Objective: The records that follow must be repeated verbatim, every one of them.

--- start of Items ---

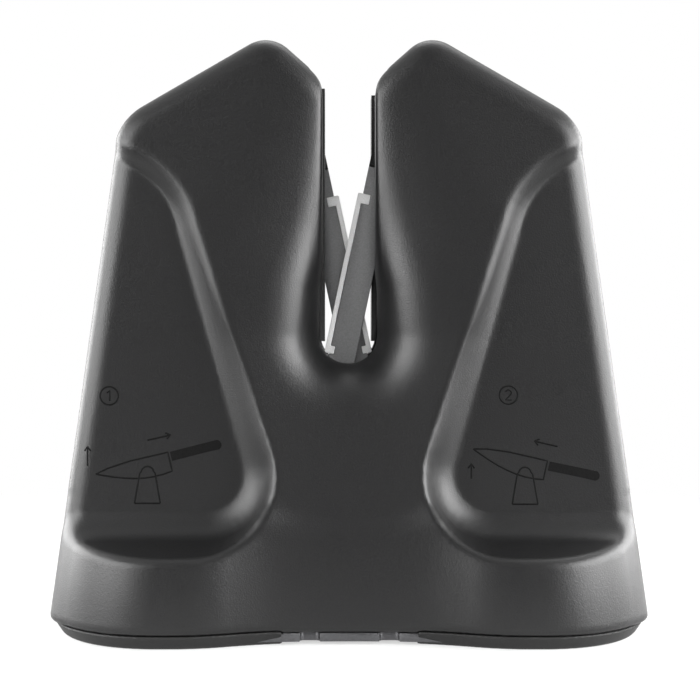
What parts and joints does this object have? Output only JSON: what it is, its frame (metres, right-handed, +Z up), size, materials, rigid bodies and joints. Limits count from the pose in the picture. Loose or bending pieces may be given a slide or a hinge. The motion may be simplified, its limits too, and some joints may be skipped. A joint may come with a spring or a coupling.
{
  "type": "pull through knife sharpener",
  "caption": "Free-standing pull-through knife sharpener: a waisted two-shell body with a deep blade slot, where two sprung carbide arms cross.",
  "frame": {"origin": "middle of the footprint, on the surface that the sharpener stands on", "axes": "+X to the right across the front, +Y from front to back along the blade's travel, +Z up"},
  "size_m": [0.1408, 0.077, 0.1397],
  "materials": {
    "shell_plastic": "black moulded plastic with a fine spark-eroded texture",
    "zinc_steel": "zinc-plated steel",
    "plate_steel": "pressed sheet steel, satin",
    "foot_rubber": "black rubber",
    "guide_steel": "sheet steel, painted satin black",
    "pin_steel": "ground steel pin",
    "spring_steel": "drawn spring wire",
    "arm_steel": "dark satin steel",
    "tip_plastic": "black moulded plastic",
    "carbide": "ground tungsten carbide, light grey",
    "bush_bronze": "sintered bronze"
  },
  "bodies": {
    "casing": {"front_shell": "shell_plastic", "rear_shell": "shell_plastic", "shell_screws": "zinc_steel", "base_plate": "plate_steel", "base_screws": "zinc_steel", "frame_foot_screws": "zinc_steel", "left_foot_pad": "foot_rubber", "right_foot_pad": "foot_rubber", "front_frame_plate": "zinc_steel", "rear_frame_plate": "zinc_steel", "frame_spacer_bars": "zinc_steel", "frame_screws": "zinc_steel", "left_blade_guide": "guide_steel", "right_blade_guide": "guide_steel", "guide_rivets": "zinc_steel", "left_pivot_pin": "pin_steel", "right_pivot_pin": "pin_steel", "pivot_circlips": "pin_steel", "pivot_spacers": "zinc_steel", "rest_stop_pins": "pin_steel", "outer_stop_posts": "pin_steel", "left_spring_seat": "zinc_steel", "right_spring_seat": "zinc_steel", "front_spring": "spring_steel", "rear_spring": "spring_steel"},
    "front_arm": {"front_arm": "arm_steel", "front_arm_tip": "tip_plastic", "front_carbide_strip": "carbide", "front_arm_bush": "bush_bronze"},
    "rear_arm": {"rear_arm": "arm_steel", "rear_arm_tip": "tip_plastic", "rear_carbide_strip": "carbide", "rear_arm_bush": "bush_bronze"}
  },
  "joints": [
    {"name": "front_arm_hinge", "type": "hinge", "parent": "casing", "child": "front_arm", "pos_m": [-0.01062, 0, 0.022], "axis": [0, 1, 0], "range_deg": [0, 5], "stiffness_Nm_per_rad": 2, "springref_deg": -2.86, "deforming": ["front_spring"]},
    {"name": "rear_arm_hinge", "type": "hinge", "parent": "casing", "child": "rear_arm", "pos_m": [0.01062, 0, 0.022], "axis": [0, -1, 0], "range_deg": [0, 5], "stiffness_Nm_per_rad": 2, "springref_deg": -2.86, "deforming": ["rear_spring"]}
  ]
}
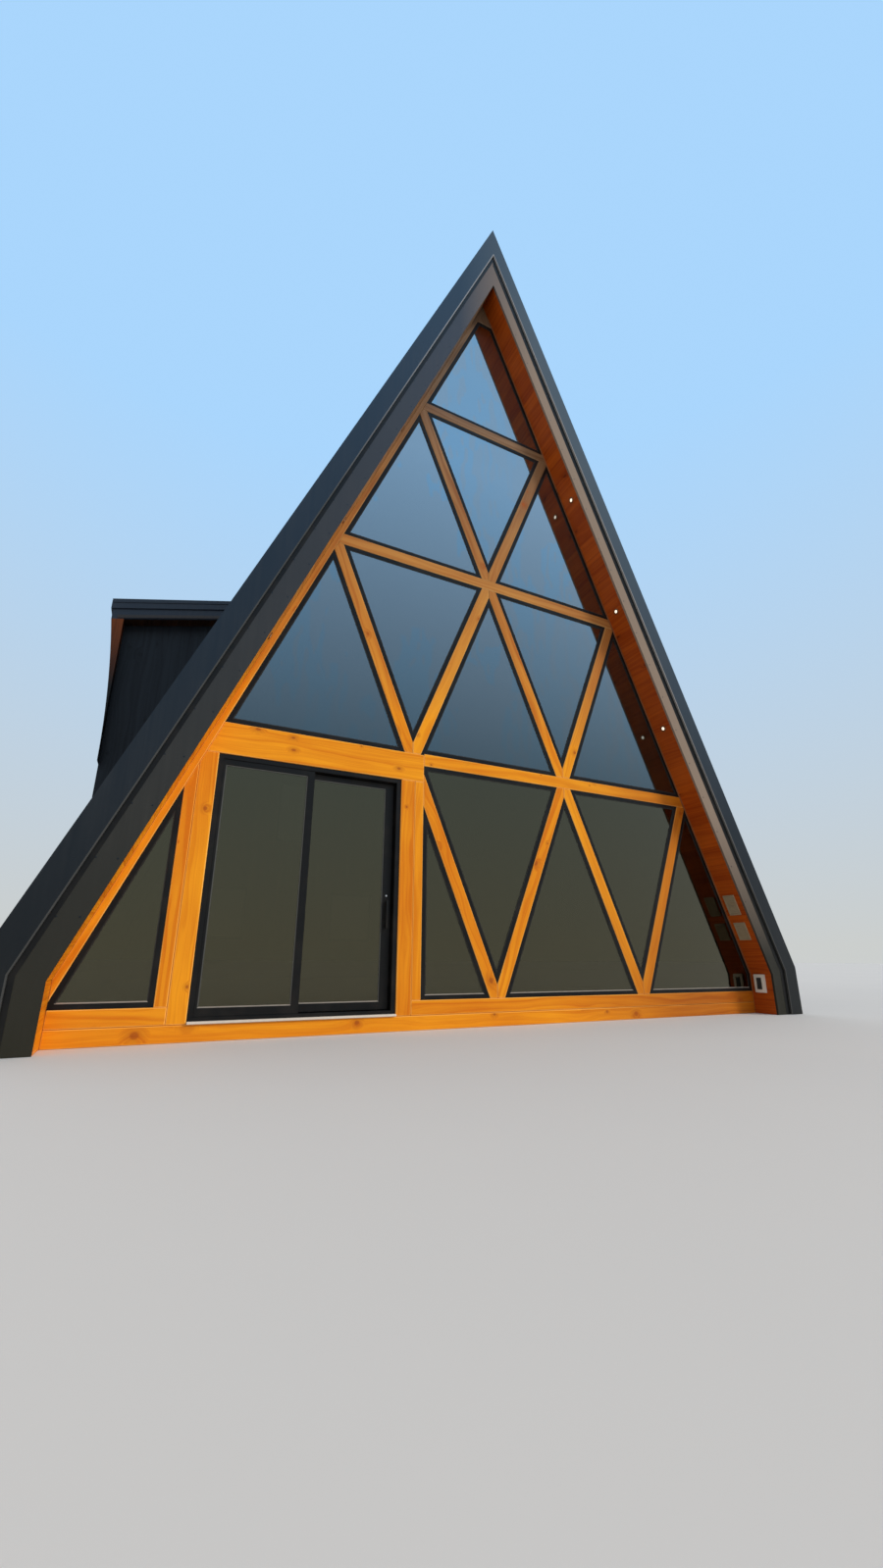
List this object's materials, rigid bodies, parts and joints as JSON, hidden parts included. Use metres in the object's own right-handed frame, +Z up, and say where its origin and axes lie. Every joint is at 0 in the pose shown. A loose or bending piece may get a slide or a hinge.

--- end of Items ---

Correct result:
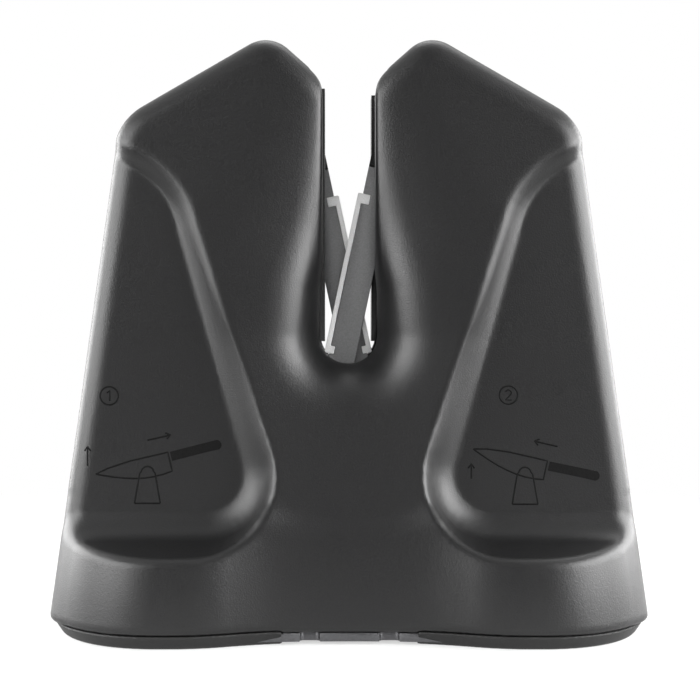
What parts and joints does this object have? Output only JSON: what it is, its frame (metres, right-handed, +Z up), size, materials, rigid bodies and joints. Limits count from the pose in the picture. Loose or bending pieces may be given a slide or a hinge. The motion may be simplified, its limits too, and some joints may be skipped. A joint may come with a spring or a coupling.
{
  "type": "pull through knife sharpener",
  "caption": "Free-standing pull-through knife sharpener: a waisted two-shell body with a deep blade slot, where two sprung carbide arms cross.",
  "frame": {"origin": "middle of the footprint, on the surface that the sharpener stands on", "axes": "+X to the right across the front, +Y from front to back along the blade's travel, +Z up"},
  "size_m": [0.1408, 0.077, 0.1397],
  "materials": {
    "shell_plastic": "black moulded plastic with a fine spark-eroded texture",
    "zinc_steel": "zinc-plated steel",
    "plate_steel": "pressed sheet steel, satin",
    "foot_rubber": "black rubber",
    "guide_steel": "sheet steel, painted satin black",
    "pin_steel": "ground steel pin",
    "spring_steel": "drawn spring wire",
    "arm_steel": "dark satin steel",
    "tip_plastic": "black moulded plastic",
    "carbide": "ground tungsten carbide, light grey",
    "bush_bronze": "sintered bronze"
  },
  "bodies": {
    "casing": {"front_shell": "shell_plastic", "rear_shell": "shell_plastic", "shell_screws": "zinc_steel", "base_plate": "plate_steel", "base_screws": "zinc_steel", "frame_foot_screws": "zinc_steel", "left_foot_pad": "foot_rubber", "right_foot_pad": "foot_rubber", "front_frame_plate": "zinc_steel", "rear_frame_plate": "zinc_steel", "frame_spacer_bars": "zinc_steel", "frame_screws": "zinc_steel", "left_blade_guide": "guide_steel", "right_blade_guide": "guide_steel", "guide_rivets": "zinc_steel", "left_pivot_pin": "pin_steel", "right_pivot_pin": "pin_steel", "pivot_circlips": "pin_steel", "pivot_spacers": "zinc_steel", "rest_stop_pins": "pin_steel", "outer_stop_posts": "pin_steel", "left_spring_seat": "zinc_steel", "right_spring_seat": "zinc_steel", "front_spring": "spring_steel", "rear_spring": "spring_steel"},
    "front_arm": {"front_arm": "arm_steel", "front_arm_tip": "tip_plastic", "front_carbide_strip": "carbide", "front_arm_bush": "bush_bronze"},
    "rear_arm": {"rear_arm": "arm_steel", "rear_arm_tip": "tip_plastic", "rear_carbide_strip": "carbide", "rear_arm_bush": "bush_bronze"}
  },
  "joints": [
    {"name": "front_arm_hinge", "type": "hinge", "parent": "casing", "child": "front_arm", "pos_m": [-0.01062, 0, 0.022], "axis": [0, 1, 0], "range_deg": [0, 5], "stiffness_Nm_per_rad": 2, "springref_deg": -2.86, "deforming": ["front_spring"]},
    {"name": "rear_arm_hinge", "type": "hinge", "parent": "casing", "child": "rear_arm", "pos_m": [0.01062, 0, 0.022], "axis": [0, -1, 0], "range_deg": [0, 5], "stiffness_Nm_per_rad": 2, "springref_deg": -2.86, "deforming": ["rear_spring"]}
  ]
}
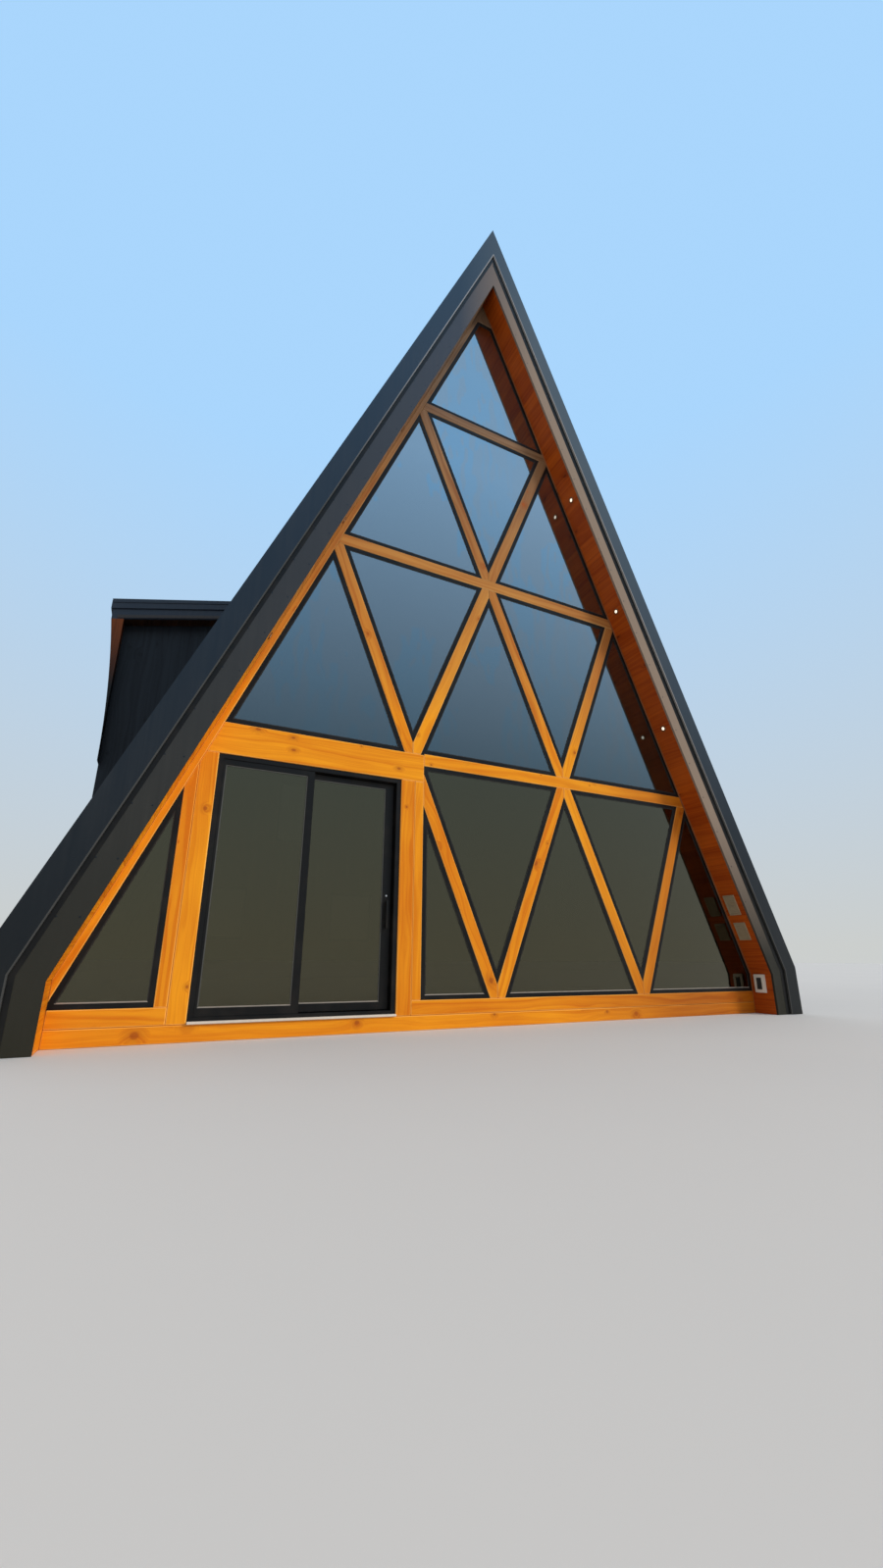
List this object's materials, rigid bodies, parts and joints as JSON, hidden parts included. Use metres in the object's own right-handed frame, +Z up, and say where its origin and axes lie. Every joint is at 0 in the pose shown. A loose or bending piece may get a slide or a hinge.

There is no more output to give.